MAPS and Sisley want to do their own research, but they’re waiting for their second application with the NIDA to get a response. MAPS has been trying to do extensive marijuana studies for 14 years, and the PTSD-related study was rejected in 2011, but they are waiting to hear back about a revised submission they sent in October 2013.

The problem with referencing the Single Convention, according to Burge, is that it’s a voluntary agreement that is only enforced when it’s convenient for the US to reference it. He claims that the reason the United States needs to back out of it, and let other people here grow research marijuana, is that the convention claims you should have one supplier if they can meet demand, and they’re not meeting demand. MAPS wants to set up their own grow for research, but NIDA won’t allow it.

In a 2001 joint study, MAPS and NORML were able to show that vaporized marijuana was better in terms of carbon monoxide than smoked marijuana, which is helpful in promoting harm reduction.

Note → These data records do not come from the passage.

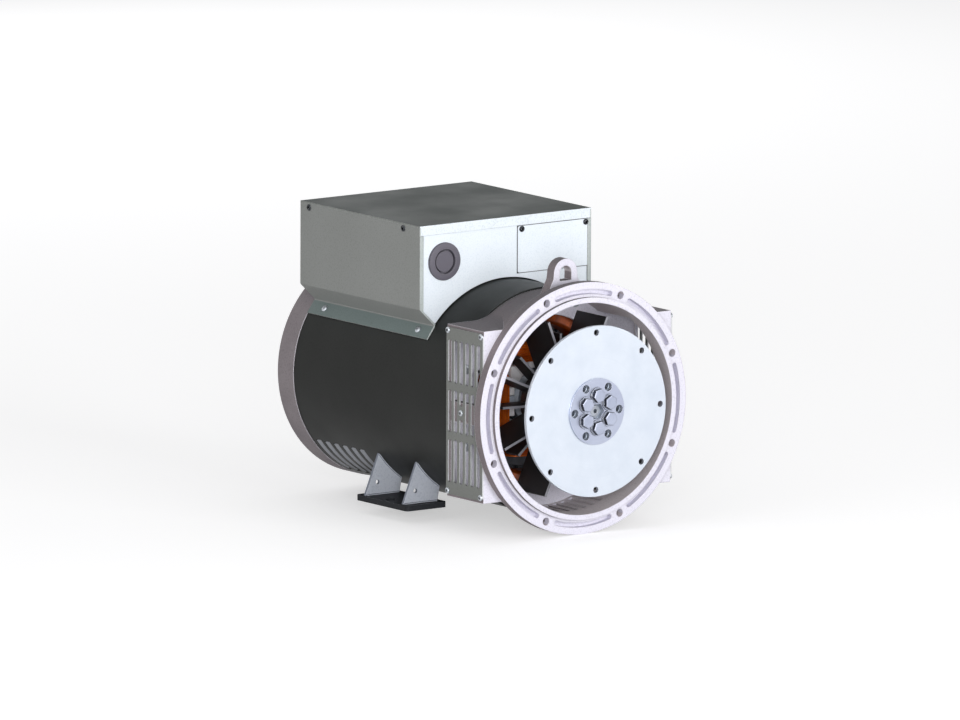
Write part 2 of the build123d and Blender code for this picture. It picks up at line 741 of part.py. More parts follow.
with BuildPart() as shaft:
    with BuildSketch(Plane.XY):
        with BuildLine():
            Polyline(
                (0, SHAFT_NOSE_Y - 3),
                (8, SHAFT_NOSE_Y - 3),
                (8.5, SHAFT_NOSE_Y),
                (SHAFT_R, SHAFT_NOSE_Y),
                (SHAFT_R, CORE_START_Y - 25),
                (SHAFT_R + 6, CORE_START_Y - 22),
                (SHAFT_R + 6, CORE_END_Y + 6),
                (SHAFT_R, CORE_END_Y + 9),
                (SHAFT_R, 466),
                (BEARING_BORE_R + 3.5, 470),
                (BEARING_BORE_R + 3.5, BEARING_Y),
                (BEARING_BORE_R, BEARING_Y),
                (BEARING_BORE_R, PRELOAD_Y + 2.5),
                (BEARING_BORE_R - 1, PRELOAD_Y + 3.5),
                (0, PRELOAD_Y + 3.5),
                (0, SHAFT_NOSE_Y - 3),
            )
        make_face()
    revolve(axis=Axis.Y)
    with BuildSketch(across(SHAFT_NOSE_Y - 3)):
        Circle(3)
    extrude(amount=-14, taper=10, mode=Mode.SUBTRACT)
    with BuildSketch(across(SHAFT_NOSE_Y)):
        with PolarLocations(HUB_BOLT_CIRCLE_R, HUB_BOLTS, 30):
            Circle(6)
    extrude(amount=-28, mode=Mode.SUBTRACT)
    with BuildSketch(across(FAN_HUB_Y)):
        with Locations((0, SHAFT_R)):
            Rectangle(KEY_W, 8)
    extrude(amount=-FAN_HUB_LENGTH, mode=Mode.SUBTRACT)
    with BuildSketch(across(PRELOAD_Y)):
        Circle(BEARING_BORE_R)
        Circle(BEARING_BORE_R - 1.2, mode=Mode.SUBTRACT)
    extrude(amount=-1.6, mode=Mode.SUBTRACT)
shaft.part.label = "shaft"
export_step(shaft.part, "parts/shaft.step")

with BuildPart() as bearing_circlip:
    with BuildSketch(across(PRELOAD_Y)):
        Circle(27)
        Circle(BEARING_BORE_R - 1.2, mode=Mode.SUBTRACT)
        with Locations((0, 25)):
            Rectangle(6, 8, mode=Mode.SUBTRACT)
    extrude(amount=-1.6)
bearing_circlip.part.label = "bearing_circlip"
export_step(bearing_circlip.part, "parts/bearing_circlip.step")

with BuildPart() as coupling_hub:
    with BuildSketch(across(SHAFT_NOSE_Y)):
        Circle(CLAMP_R)
        Circle(SHAFT_R, mode=Mode.SUBTRACT)
    extrude(amount=SHAFT_NOSE_Y - HUB_END_Y)
    chamfer(edges().filter_by(GeomType.CIRCLE).sort_by(Axis.Y)[-1], 2)
    with BuildSketch(across(SHAFT_NOSE_Y)):
        with PolarLocations(HUB_HOLE_CIRCLE_R, HUB_BOLTS):
            Circle(HUB_HOLE_R - 0.8)
    extrude(amount=-16, mode=Mode.SUBTRACT)
coupling_hub.part.label = "coupling_hub"
export_step(coupling_hub.part, "parts/coupling_hub.step")

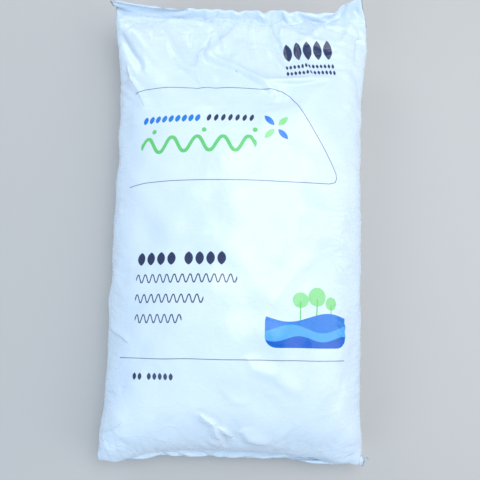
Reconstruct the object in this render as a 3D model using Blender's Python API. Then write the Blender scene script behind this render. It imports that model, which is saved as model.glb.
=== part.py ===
"""A full compost bag, lying flat: a tube of polythene film, heat-sealed straight across at both ends.

The bag and the compost sealed in it are one solid. Its length runs along Y, its width along X, and it
rests on Z = 0. The head end is at +Y and the foot end at -Y.
"""

import math

import bmesh
import bpy

# Driving dimensions, in metres
BAG_LENGTH = 0.892
BAG_WIDTH = 0.500
BAG_HEIGHT = 0.178

# End seals: a fin of two layers of film welded together, gathered because the filled bag pulls it in
SEAL_WIDTH = 0.530
SEAL_DEPTH = 0.020
SEAL_THICKNESS = 0.0008
HEAD_SEAL_HEIGHT = 0.108
FOOT_SEAL_HEIGHT = 0.066
HEAD_SEAL_DROP = 0.002
FOOT_SEAL_DROP = 0.015
GATHER_HEIGHT = 0.0040
GATHER_COUNT = 9
EAR_REACH = 0.006
EAR_START = 0.86

# How the filled body rounds off: a higher power gives a squarer form
END_POWER = 6.0
SIDE_POWER = 5.0
UNDERSIDE_END_POWER = 9.0
UNDERSIDE_SQUASH = 0.012

# Mesh
COLUMNS = 44
STATIONS = 30
FIN_STEPS = 2
SPREAD = 0.55

FILM_COLOUR = (0.78, 0.86, 0.93, 1.0)
FILM_ROUGHNESS = 0.32


def clear_scene():
    for old in list(bpy.data.objects):
        bpy.data.objects.remove(old, do_unlink=True)


def spread_out(count):
    """Places from -1 to 1 that lie closer together towards both ends."""
    even = [2 * i / count - 1 for i in range(count + 1)]
    return [(1 - SPREAD) * e + SPREAD * math.sin(0.5 * math.pi * e) for e in even]


def rounding(place, power):
    """1 along the middle, falling to 0 with an upright edge where place is -1 or 1."""
    return math.sqrt(max(0.0, 1 - abs(place) ** power))


def smooth_step(value):
    held = min(max(value, 0.0), 1.0)
    return held * held * (3 - 2 * held)


def seal_drop(end):
    """How far the free edge of the fin hangs below its weld, at the head (1) or foot (-1)."""
    return HEAD_SEAL_DROP if end > 0 else FOOT_SEAL_DROP


def fin_run(end):
    """How far the drooping fin reaches out along the bag."""
    return math.sqrt(SEAL_DEPTH**2 - seal_drop(end) ** 2)


def fold_height(along):
    """Height of the tube's side fold, which climbs from the foot seal to the head seal."""
    return FOOT_SEAL_HEIGHT + (HEAD_SEAL_HEIGHT - FOOT_SEAL_HEIGHT) * 0.5 * (1 + along)


def gather(across, along):
    """The wave that the gathered seal makes, fading into the filled body and flat at the ears."""
    wave = math.sin(math.pi * GATHER_COUNT * across + 0.7 * math.sin(3 * across) * (1 + along))
    return GATHER_HEIGHT * wave * abs(along) ** 14 * smooth_step((0.97 - abs(across)) / 0.2)


def ring(columns, along, outward, end):
    """One closed loop round the bag, from the left fold over the top to the right and back below.

    along is the place between the two welds, from -1 to 1. On a fin it stays at the weld, and outward
    runs from 0 there to 1 at the fin's free edge.
    """
    toward_seal = abs(along) ** 10
    half_width = 0.5 * (BAG_WIDTH + (SEAL_WIDTH - BAG_WIDTH) * toward_seal)
    weld = BAG_LENGTH / 2 - EAR_REACH - fin_run(end)
    level = fold_height(along)
    above = BAG_HEIGHT - level - 0.5 * SEAL_THICKNESS
    below = level + UNDERSIDE_SQUASH
    upper, lower = [], []
    for across in columns:
        ear = EAR_REACH * outward * smooth_step((abs(across) - EAR_START) / (1 - EAR_START))
        x = across * half_width
        y = end * (weld * abs(along) + outward * fin_run(end) + ear)
        fold = level + gather(across, along) - outward * seal_drop(end)
        crown = rounding(across, SIDE_POWER)
        rise = above * rounding(along, END_POWER) * crown
        fall = below * rounding(along, UNDERSIDE_END_POWER) * crown
        skin = 0.5 * SEAL_THICKNESS if abs(across) < 1 else 0.0
        upper.append((x, y, fold + rise + skin))
        lower.append((x, y, max(0.0, fold - fall - skin)))
    return upper + lower[-2:0:-1]


def rings():
    columns = spread_out(COLUMNS)
    foot_fin = [ring(columns, -1.0, 1 - step / FIN_STEPS, -1) for step in range(FIN_STEPS)]
    body = [ring(columns, along, 0.0, 1 if along > 0 else -1) for along in spread_out(STATIONS)]
    head_fin = [ring(columns, 1.0, (step + 1) / FIN_STEPS, 1) for step in range(FIN_STEPS)]
    return foot_fin + body + head_fin


def skin_between(mesh, first, second):
    """Quads between two loops of vertices that run the same way round."""
    count = len(first)
    for i in range(count):
        j = (i + 1) % count
        mesh.faces.new((first[i], first[j], second[j], second[i]))


def close_end(mesh, loop):
    """The narrow end face of a fin, as a strip between its upper and lower layers."""
    count = len(loop)
    for i in range(COLUMNS):
        corners = [loop[i], loop[i + 1], loop[(count - i - 1) % count], loop[(count - i) % count]]
        mesh.faces.new(list(dict.fromkeys(corners)))


def film_material():
    film = bpy.data.materials.new("white_film")
    film.use_nodes = True
    shader = film.node_tree.nodes["Principled BSDF"]
    shader.inputs["Base Color"].default_value = FILM_COLOUR
    shader.inputs["Roughness"].default_value = FILM_ROUGHNESS
    shader.inputs["Metallic"].default_value = 0.0
    return film


def make_bag():
    mesh = bmesh.new()
    loops = [[mesh.verts.new(point) for point in points] for points in rings()]
    for first, second in zip(loops, loops[1:]):
        skin_between(mesh, first, second)
    close_end(mesh, loops[0])
    close_end(mesh, loops[-1])
    bmesh.ops.recalc_face_normals(mesh, faces=mesh.faces)
    data = bpy.data.meshes.new("bag")
    mesh.to_mesh(data)
    mesh.free()
    data.shade_smooth()
    data.materials.append(film_material())
    bag = bpy.data.objects.new("bag", data)
    bpy.context.scene.collection.objects.link(bag)
    return bag


clear_scene()
make_bag()
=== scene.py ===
# A full compost bag lying flat: film tube, heat seals, print and a plain studio around it
import math

import bpy
import numpy as np
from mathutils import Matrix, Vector


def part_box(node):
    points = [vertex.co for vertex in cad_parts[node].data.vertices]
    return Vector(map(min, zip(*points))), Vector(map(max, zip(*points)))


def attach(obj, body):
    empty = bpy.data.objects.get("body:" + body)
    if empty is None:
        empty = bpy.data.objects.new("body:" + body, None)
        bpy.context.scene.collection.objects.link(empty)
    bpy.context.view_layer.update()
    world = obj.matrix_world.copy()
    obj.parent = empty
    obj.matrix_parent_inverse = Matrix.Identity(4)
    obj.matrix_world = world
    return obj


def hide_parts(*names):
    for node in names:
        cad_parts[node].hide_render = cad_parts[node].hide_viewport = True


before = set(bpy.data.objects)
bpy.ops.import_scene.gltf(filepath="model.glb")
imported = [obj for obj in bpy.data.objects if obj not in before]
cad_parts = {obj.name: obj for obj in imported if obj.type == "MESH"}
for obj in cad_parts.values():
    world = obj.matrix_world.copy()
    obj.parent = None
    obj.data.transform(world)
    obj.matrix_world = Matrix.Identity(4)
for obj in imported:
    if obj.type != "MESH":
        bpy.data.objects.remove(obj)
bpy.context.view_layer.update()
cadLow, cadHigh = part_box("bag")
bagLength = cadHigh.y - cadLow.y
bagWidth = cadHigh.x - cadLow.x
bagHeight = cadHigh.z
print("frame loaded, bag", round(bagLength, 3), "long")


filmValues = {
    "tubeWidth": 0.568,          # the tube pressed flat
    "tubeLength": 0.970,         # cut length, both seals included
    "fillVolume": 0.0585,        # cubic metres of settled compost
    "columns": 42,               # coarse cells across one layer, a multiple of 2
    "rows": 70,                  # coarse cells along the tube
    "sealRows": 1.5,             # width of a seal in coarse cells, about 20 mm
    "sealGap": 0.0006,           # thickness of the two welded layers
    "slump": 0.8,                # how much harder the compost presses towards the foot
    "headRoom": 1.3,             # how much the compost has slumped away from the head
    "weldShrink": 0.085,         # share by which the heat draws each end of the film in
    "lumpiness": 0.30,           # how unevenly the compost presses
    "stages": ((900, 4, 9e-5), (420, 4, 6e-5), (260, 5, 4e-5)),  # steps, passes, push
    "foldStiffness": 0.05,
    "seed": 5,
}

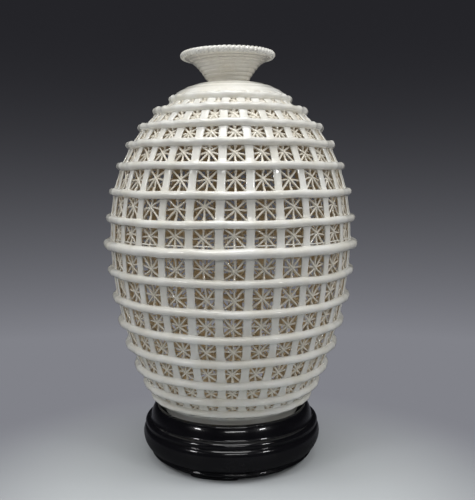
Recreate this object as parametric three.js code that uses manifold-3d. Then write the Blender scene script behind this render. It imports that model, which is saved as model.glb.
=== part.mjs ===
// Openwork porcelain vase standing in its turned wooden stand.
// Units are millimetres, +Z is up, and the origin is the middle of the footprint,
// on the surface that the stand's feet rest on.
// The wall of the vase is laid up from rolls of clay: thin threads that cross as stars, broad
// upright straps over them, and hoops over the straps. All of them follow one egg-shaped profile.

import * as THREE from "three";
import { mergeVertices } from "three/addons/utils/BufferGeometryUtils.js";
import Module from "manifold-3d";

const wasm = await Module();
wasm.setup();

// Egg profile that the crests of the hoops touch
const bellyRadius = 98.4;
const bellyHeight = 178;
const shoulderRise = 121.7; // from the belly up to where the egg would close
const shoulderPower = 2.2;
const footDrop = 172.3; // from the belly down to where the egg would close
const footPower = 1.88;

// Lattice of the wall
const strapCount = 28;
const turn = 2 * Math.PI;
const pitchAngle = turn / strapCount;
const latticeTurn = THREE.MathUtils.degToRad(-87.5) + pitchAngle / 2; // of the first strap
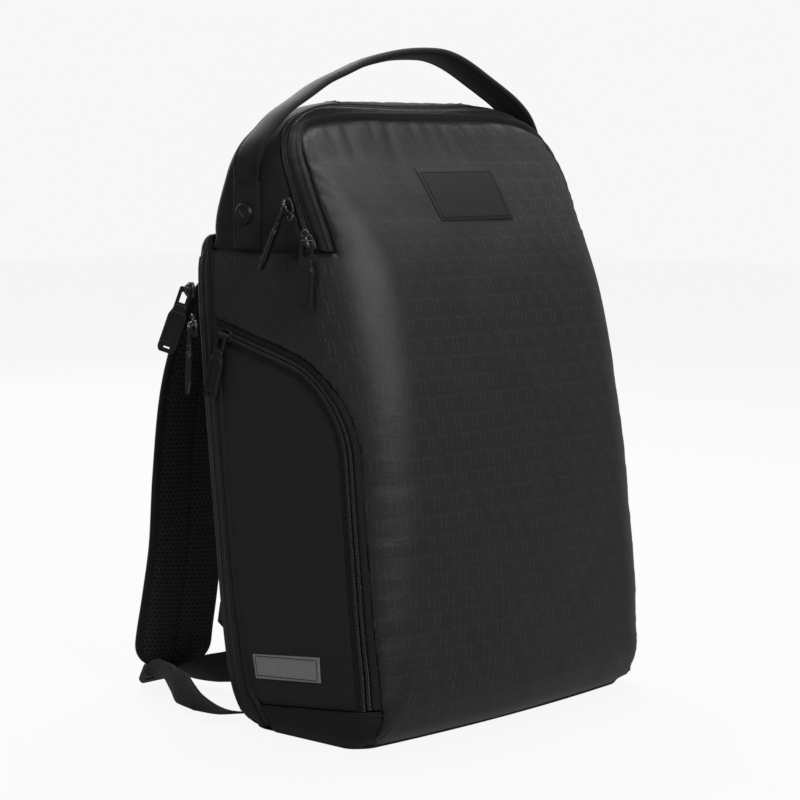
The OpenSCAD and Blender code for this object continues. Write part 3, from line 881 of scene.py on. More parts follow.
def fabric_depth(flat, place):
    """How the front fabric lies: rolled in at its sewn edges, puckered beside them and full
    between them. Negative is outwards."""
    p = np.stack([abs(flat[:, 0]), flat[:, 1]], 1)
    gaps = [near(p, line) for line in SEWN]
    gap = np.min([g[0] for g in gaps], axis=0)
    depth = rolled(gap, 1.9, 3.2) - 1.0 * (1 - np.exp(-gap / 16))
    for k, (line, strength) in enumerate(((0, 0.45), (1, 0.5), (2, 0.95))):
        g, along = gaps[line]
        side = np.where(flat[:, 0] < 0, 0, 400)
        depth += strength * np.exp(-g / 15) * (1 - np.exp(-g / 2.5)) * wave(along + side, 12, 11 + k)
        depth += 0.5 * strength * np.exp(-g / 34) * wave(along + side + g * 0.25, 27, 21 + k)
    points = place(flat, 0)
    depth += 0.75 * dents(points, 62, 3) + 0.3 * dents(points, 24, 7)
    return depth


def front_place(flat, t):
    """The body's points at places (u, z) on the flat cloth, at depth t."""
    return main_pt(from_u(flat[:, 0]), flat[:, 1], t)


def fabric(name, outline, spacing, looks, thickness, depth_of, place, *args, **kw):
    """A thick piece of cloth that fills a flat outline."""
    flat, faces = fill(outline, spacing)
    depth = depth_of(flat, place)
    outer = place(flat, depth)
    verts, faces, kinds = thick(faces, outer, place(flat, thickness))
    first = faces[0][0]
    p = verts[list(faces[0])]
    outward = place(flat[first:first + 1], depth[first] - 1)[0] - p[0]
    if np.dot(np.cross(p[1] - p[0], p[2] - p[0]), outward) < 0:
        faces = [tuple(reversed(f)) for f in faces]
    return make(name, verts, faces, looks, *args, uv=np.vstack([flat, flat]), kinds=kinds, **kw)


def front_fabric():
    """The ripstop front with the lid's face above it, in one piece."""
    left = door_flat[split_at:]
    bottom = np.array([[x, FOOT_Z] for x in np.linspace(left[-1, 0], 0, 50)])
    half = np.vstack([lid_half[::-1], split_line[::-1], left[1:], bottom[1:]])
    mirrored = (half * [-1, 1])[::-1][1:-1]
    outline = np.vstack([half, mirrored])
    fabric("front_and_lid_fabric", outline, 3.4, [RIPSTOP, LINING], SHELL, fabric_depth, front_place,
           None, "ripstop", replaces=("front_panel", "lid"),
           bend=("shell", "lid", (0, -70, 338.5), (0, -70, 351)))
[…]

“We used NIDA marijuana from one of the medical marijuana patients receiving NIDA marijuana on a compassionate basis who sent her marijuana to a DEA-licensed lab conducting our medical marijuana potency study that tested higher potency marijuana from medical marijuana dispensaries," MAPS founder and president told me. "The DEA-licensed testing lab sent the NIDA pot and some leftover higher potency marijuana from medical marijuana dispensaries to the different lab that conducted the vaporizer study.”

Until NIDA gives them some weed to study, they won’t be able to provide any federally recognized research in hopes of understanding the medicinal values of it and the effects of each smoking method on treating PTSD. Scientists and doctors, especially outside the United States, have shown that there are promising results for marijuana’s treatment of PTSD. Sisley and MAPS want to prove to the government that this can change people’s lives and prevent a veteran’s suicide every 65 minutes. If anything, it's part and parcel of unlockingwhat weed might mean for the future of sustainable healthcare.